■ TASK DIRECTIONS ■
The data must be returned in full and exactly as given.

━━━ MATERIAL PROVIDED

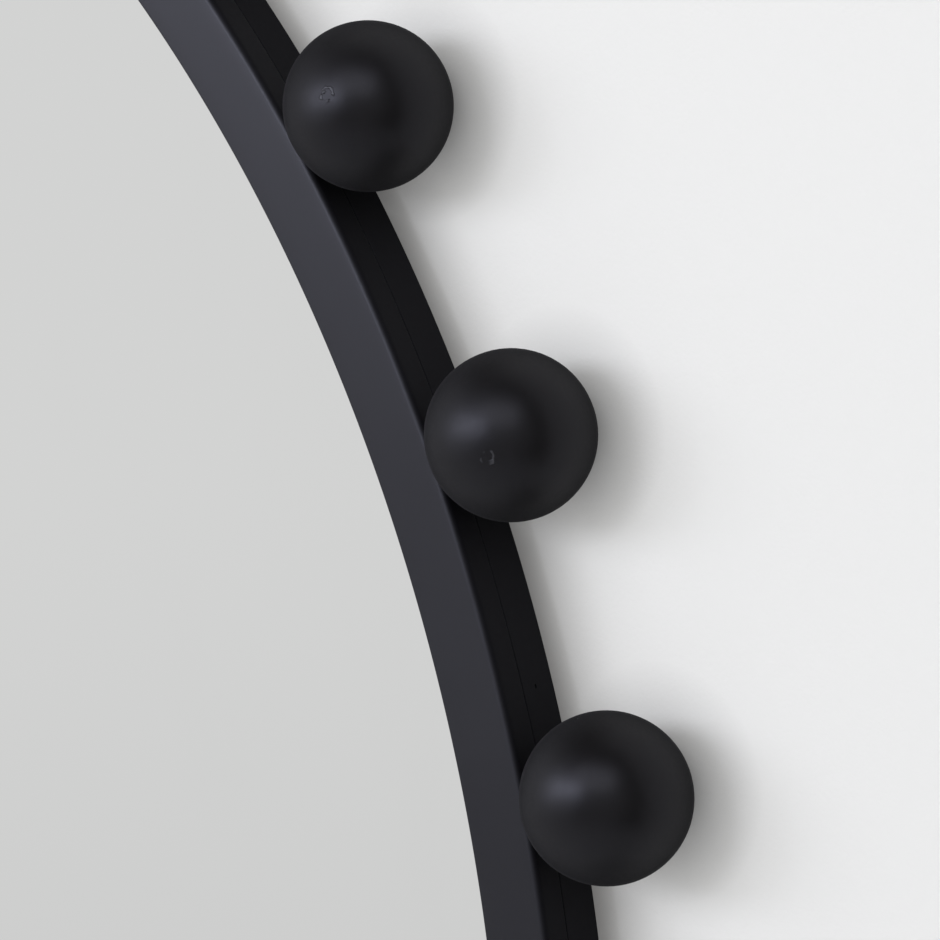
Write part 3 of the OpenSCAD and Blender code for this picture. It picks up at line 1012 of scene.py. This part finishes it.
class MIRROR_OT_rings(bpy.types.Operator):
    """Turns the front ring and the back ring, with the seam, the countersinks and the pin holes"""

    bl_idname = "ball_mirror.rings"
    bl_label = "Rings"

    def execute(self, context):
        sizes, finish = context.scene.ball_mirror_frame, context.scene.ball_mirror_finish
        outline, seam = front_outline(sizes)
        base = outline_mesh("front_ring_outline", outline, seam)
        front = grow("front_ring_turned", base, "front ring", {
            "Steps": sizes.steps, "Seam Wander": -sizes.seam_wander / 2, "Seed": SEAM_SEED,
            "Material": ring_paint(finish),
        })
        front.data.flip_normals()
        finish_piece(front, None, BODY, "black_ring", "front_ring")
        outline, seam = back_outline(sizes)
        sinks = [middle(box, box[1].y) for box in solids_of("ring_screws")]
        base = outline_mesh("back_ring_outline", outline, seam, {"sink": sinks, "pin": pin_places()})
        back = grow("back_ring_turned", base, "back ring", {
            "Steps": sizes.steps, "Seam Wander": sizes.seam_wander / 2, "Seed": SEAM_SEED,
            "Material": back_ring_finish(finish),
        })
        finish_piece(back, None, BODY, "black_ring", "back_ring")
        return {"FINISHED"}


# The balls

class MIRROR_OT_balls(bpy.types.Operator):
    """Sets the painted balls round the frame, each with its own turn and filler mark"""

    bl_idname = "ball_mirror.balls"
    bl_label = "Balls"

    def execute(self, context):
        balls, finish = context.scene.ball_mirror_balls, context.scene.ball_mirror_finish
        chooser = Random(SEED)
        places, twists, marks = [], [], []
        for number in range(1, len(BALL_NODES) + 1):
            angle = radians(90 - (number - 1) * 360 / len(BALL_NODES))
            centre = Vector((BALL_CIRCLE * cos(angle), BALL_Y, BALL_CIRCLE * sin(angle)))
            swing, tilt = chooser.uniform(-1.2, 1.2), chooser.uniform(-1.0, 1.0)
            turned = Vector((sin(swing), -cos(swing) * cos(tilt), sin(tilt)))
            toward = Vector(FILLER_MARKS.get(number, turned)).normalized()
            places.append(centre)
            twists.append(chooser.uniform(0, 2 * pi))
            marks.append(centre + toward * BALL_R)
        base = new_mesh("ball_places", [tuple(place) for place in places])
        set_marks(base, {"twist": twists, "mark_centre": marks})
        piece = grow("balls_painted", base, "balls", {
            "Radius": BALL_R, "Flat": BALL_FLAT, "Uneven": balls.uneven, "Detail": balls.detail,
            "Material": ball_paint(finish, balls),
        })
        finish_piece(piece, None, BODY, "black_ball", *BALL_NODES)
        dress_node("ball_dowels", plated_finish("dowel_steel", STEEL, 0.4))
        return {"FINISHED"}


# The glass and the back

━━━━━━

■ ANSWER BELOW ■
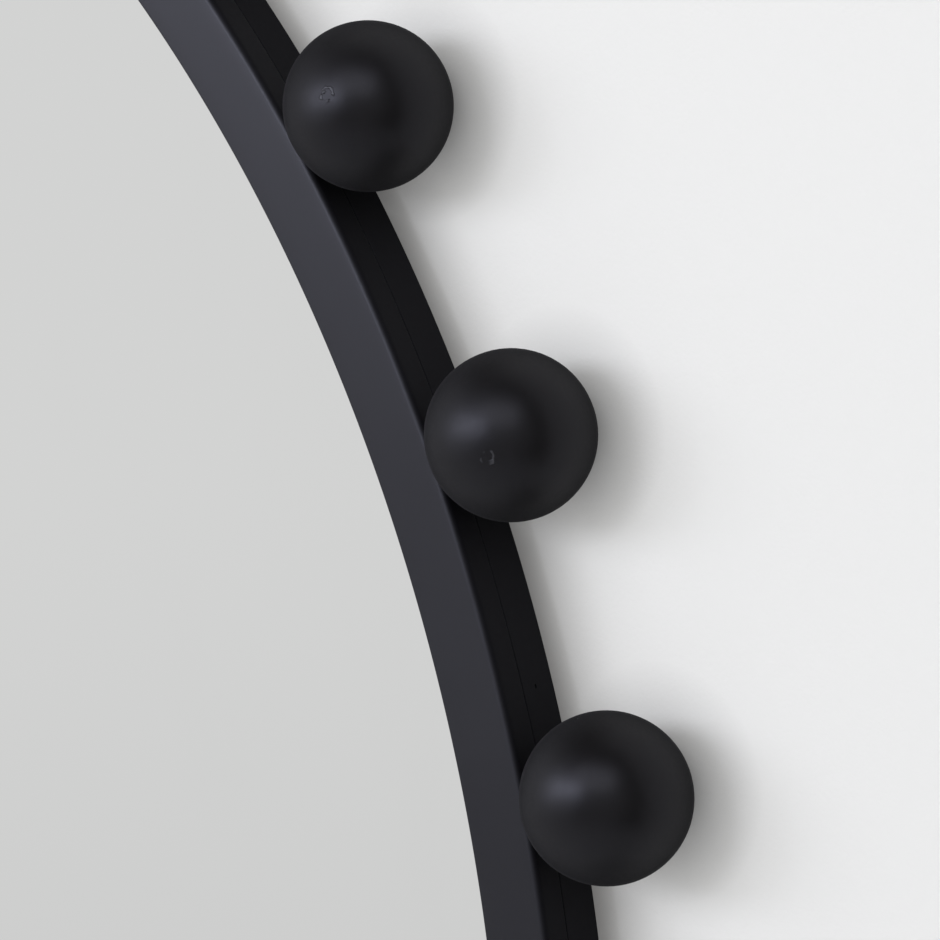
Write part 3 of the OpenSCAD and Blender code for this picture. It picks up at line 1012 of scene.py. This part finishes it.
class MIRROR_OT_rings(bpy.types.Operator):
    """Turns the front ring and the back ring, with the seam, the countersinks and the pin holes"""

    bl_idname = "ball_mirror.rings"
    bl_label = "Rings"

    def execute(self, context):
        sizes, finish = context.scene.ball_mirror_frame, context.scene.ball_mirror_finish
        outline, seam = front_outline(sizes)
        base = outline_mesh("front_ring_outline", outline, seam)
        front = grow("front_ring_turned", base, "front ring", {
            "Steps": sizes.steps, "Seam Wander": -sizes.seam_wander / 2, "Seed": SEAM_SEED,
            "Material": ring_paint(finish),
        })
        front.data.flip_normals()
        finish_piece(front, None, BODY, "black_ring", "front_ring")
        outline, seam = back_outline(sizes)
        sinks = [middle(box, box[1].y) for box in solids_of("ring_screws")]
        base = outline_mesh("back_ring_outline", outline, seam, {"sink": sinks, "pin": pin_places()})
        back = grow("back_ring_turned", base, "back ring", {
            "Steps": sizes.steps, "Seam Wander": sizes.seam_wander / 2, "Seed": SEAM_SEED,
            "Material": back_ring_finish(finish),
        })
        finish_piece(back, None, BODY, "black_ring", "back_ring")
        return {"FINISHED"}


# The balls

class MIRROR_OT_balls(bpy.types.Operator):
    """Sets the painted balls round the frame, each with its own turn and filler mark"""

    bl_idname = "ball_mirror.balls"
    bl_label = "Balls"

    def execute(self, context):
        balls, finish = context.scene.ball_mirror_balls, context.scene.ball_mirror_finish
        chooser = Random(SEED)
        places, twists, marks = [], [], []
        for number in range(1, len(BALL_NODES) + 1):
            angle = radians(90 - (number - 1) * 360 / len(BALL_NODES))
            centre = Vector((BALL_CIRCLE * cos(angle), BALL_Y, BALL_CIRCLE * sin(angle)))
            swing, tilt = chooser.uniform(-1.2, 1.2), chooser.uniform(-1.0, 1.0)
            turned = Vector((sin(swing), -cos(swing) * cos(tilt), sin(tilt)))
            toward = Vector(FILLER_MARKS.get(number, turned)).normalized()
            places.append(centre)
            twists.append(chooser.uniform(0, 2 * pi))
            marks.append(centre + toward * BALL_R)
        base = new_mesh("ball_places", [tuple(place) for place in places])
        set_marks(base, {"twist": twists, "mark_centre": marks})
        piece = grow("balls_painted", base, "balls", {
            "Radius": BALL_R, "Flat": BALL_FLAT, "Uneven": balls.uneven, "Detail": balls.detail,
            "Material": ball_paint(finish, balls),
        })
        finish_piece(piece, None, BODY, "black_ball", *BALL_NODES)
        dress_node("ball_dowels", plated_finish("dowel_steel", STEEL, 0.4))
        return {"FINISHED"}


# The glass and the back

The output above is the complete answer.